The more you know, the more you realize you don’t know. This brings me to a primary lesson I keep coming back to in my studies: humility.  It takes far more courage to admit when knowledge is lacking than to scream in protest when your stance is contested. We just haven’t yet found the courage to learn rather than scream. This makes our present situation all the more difficult, but we’ll get there. Slowly, perhaps painfully, knowledge will eventually win out. It always does.



Forgiving Hypocrisy



“Beware of the Dog”, House of the Tragic Poet, Pompeii (1st century CE)

Advocacy is a tricky thing, especially when you are trying to condone a behavior. I have lots of opinions on how we should act in relation to food, but I don’t mind admitting that I am often a hypocrite, and you should be too. So long as there is no encroachment upon the freedom of another person and you aren’t trying to claim glory for righteousness (both of which should be avoided anyway), I don’t see anything wrong with voicing an informed opinion about something and yet, at times, acting counter to that opinion. If involuntary, the transgression should be met with leniency and reflection, but it’s also worthwhile to revisit our established prejudices voluntarily from time to time in order to reevaluate the merits of our stance, even if that means behaving in a way you don’t generally prescribe. Occasionally acting outside your comfort zone is a good thing.

For example, I have long advocated for an avoidance of highly processed foods, by which I mean those that are artificially packed with salts, sugars, and fats in order to create addictive bliss points. (The reasons why are for another post.) Still, as everybody knows, the best ketchup is Heinz (obviously), and I’ve given up any pretense that I can make my own ketchup that tastes just as good or replace it with something “healthier”. I’ve tried both, and probably will again, but neither have come close to Heinz. This is one instance when I would be denying myself the best of its kind if I were to commit to a relentless adherence to my message. So while I am all for avoiding highly processed foods as a general rule, there is no need to be an ascetic. Moderation in all things means limiting your consumption; it also means not eliminating your consumption. Avoiding indulgences makes them more enjoyable when they are consumed. Being a hypocrite has its perks.

Forgiveness of hypocrisy is especially important in today’s culture if we are to remedy divisive discourse. The succinct and inciteful nature of social media often favors extremist remarks as a means of capturing the attention of a reader. Complexity or vacillation is vilified for showing weakness, and so arguments become simple and rigid, cavalier validations for the like-minded rather than invitations for worthwhile dialogue. Make no mistake, inflammatory headlines are extremely effective as click-bait. They are also extremely ineffective in the dissemination of accurate information. There are often real and valid concerns hidden underneath, but since they suppress rather than encourage a constructive exchange of ideas, messages that may be moderately valid needlessly suffer under the strain of rigidity. We can do better as both authors and interlocutors.
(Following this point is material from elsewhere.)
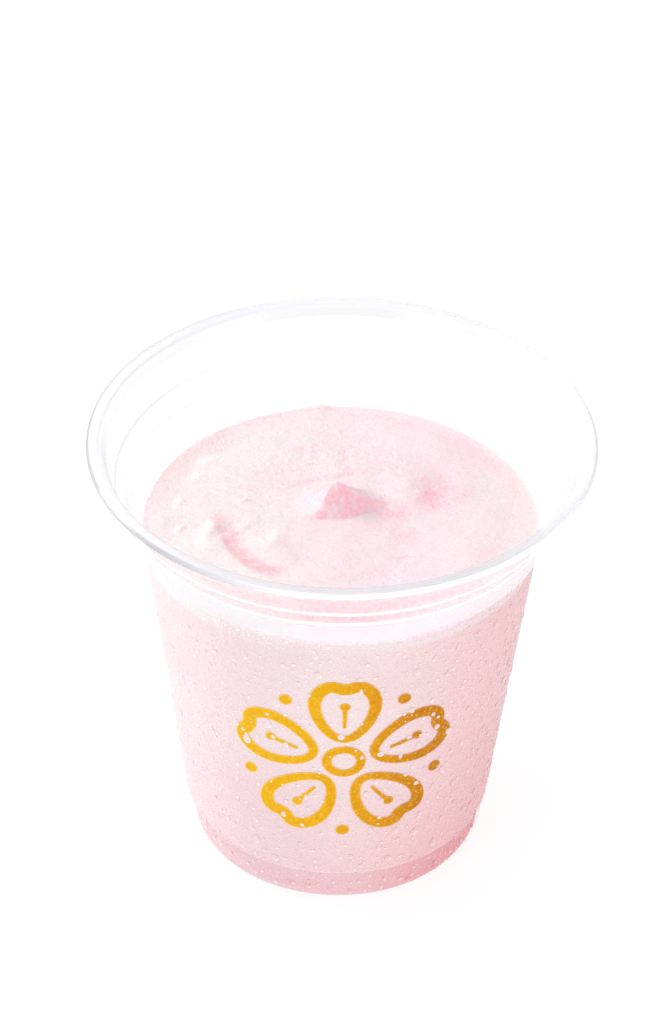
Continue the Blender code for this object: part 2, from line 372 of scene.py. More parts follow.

My point is that I see no reason to shy away from making claims about our relationships with food for fear of sounding like a hypocrite, nor do I see any reason to adopt extreme stances in the pursuit of readers. I try to avoid absolutes in an effort to deliver a message that is accurate, helpful, and accessible. Rather than asking yes/no questions, I tend to ask TWE (To What Extent) questions. I love complexity and intricacy and I cherish my good fortune that allows me the luxury of inquiry. Moreover, I am flexible. Except when I’m not.

Further reading: Scientific American, on how charges of hypocrisy can stifle meaningful dialogue.


Hello, World!


Vincent van Gogh, Wheat Field with Crows, 1890

Our personal relationship with food is the most honest expression of ourselves that exists anywhere in our lives, for our most fundamental philosophies and opinions about life are represented in how we choose to fuel our bodies. More than our religious beliefs or our jobs or careers or hobbies, more than our homes or what we put in them, even more than what we wear or how we look, what we eat is the essence of who we are, just as Brillat-Savarin famously quipped two centuries ago.¹ Food is life and life revolves around food, no matter whether you are more interested in simply abating the annoyance of hunger or seeking out the creations of the world’s best chefs. For both extremes and for everyone in between, our food choices tell the genuine story of our identity.

This is not only true for individuals, but for each and every grouping in which people associate with one another, from nuclear families to neighborhoods and nationalities. The effort we put into planning a meal is intrinsically connected to the government’s deployment of tax dollars in the food system. I am interested in how the variables work together, and the implications of change. This blog will be where I confront these issues.

So, the plan. I am a ponderer. I like to take time to prepare and think things through. A reasonable expectation for myself is to make a weekly post (HA!) on something I find interesting in the world of food. There will be categories, of course, but I presume they will take shape as the posts accumulate. I will cite sources, resulting in a list of trusted news and reference sites (and other media) in order to ensure that my musings are based upon good evidence. I also welcome constructive dialogue, if anyone is inclined to participate. Ultimately, I want to contribute to ongoing conversations about food policies, both public and private. I see food as a lens through which we can examine our very humanity. Food is important. Food is intriguing. Food is supremely satisfying. Time to dig in.

¹ “Tell me what you eat, and I will tell you what you are.” Brillat-Savarin, J.A. (1825) Physiologie du Goût, ou Méditations de Gastronomie Transcendante. Translated by Anderson, R.E. (1877) Gastronomy as a fine art, or, The science of good living : A translation of the “Physiologie du goût” of Brillat-Savarin. London: Chatto and Windus, Piccadilly.